Even-degree lateral variations in the Earth's mantle constrained by free oscillations and the free-air gravity anomaly

Abstract

The recent occurrence of several large earthquakes, in particular the 1994 June 9 Bolivia event, has motivated a re‐examination of the Earth's large‐scale heterogeneity from a normal‐mode or free‐oscillation perspective. Compared to earlier studies, the number of normal‐mode constraints on lateral variations in the mantle has increased five‐fold, and toroidal and cross‐coupled modes complement the traditional spheroidal mode data set. It is demonstrated that this large collection of mode data, combined with the free‐air gravity anomaly, can reliably constrain even‐degree lateral variations in wave velocities as well as density. We present the first whole‐mantle density model constrained by seismology. Our shear and compressional velocity models are consistent with existing models based upon traveltimes and waveforms, and are reasonably well correlated throughout the mantle. Shear and bulk sound velocity models exhibit a gradual decrease in correlation with depth, and are anti‐correlated near the core–mantle boundary. We find that lateral variations in density are poorly correlated with wave velocities, and are locally anti‐correlated with shear velocity in the lowermost mantle. The correlations between wave velocities and density suggest both a thermal and a compositional origin to lateral heterogeneity.
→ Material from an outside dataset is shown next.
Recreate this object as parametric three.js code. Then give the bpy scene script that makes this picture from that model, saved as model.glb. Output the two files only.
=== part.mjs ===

In addition to traditional maps of lateral variations in wave velocity, we also present maps of lateral variations in shear and bulk moduli. The inversion puts weak constraints on even‐degree topographic variations on the core–mantle boundary, the 660 km discontinuity and dynamic free surface topography. Finally, we determine both radially and laterally varying scaling relationships, including Poisson's ratio.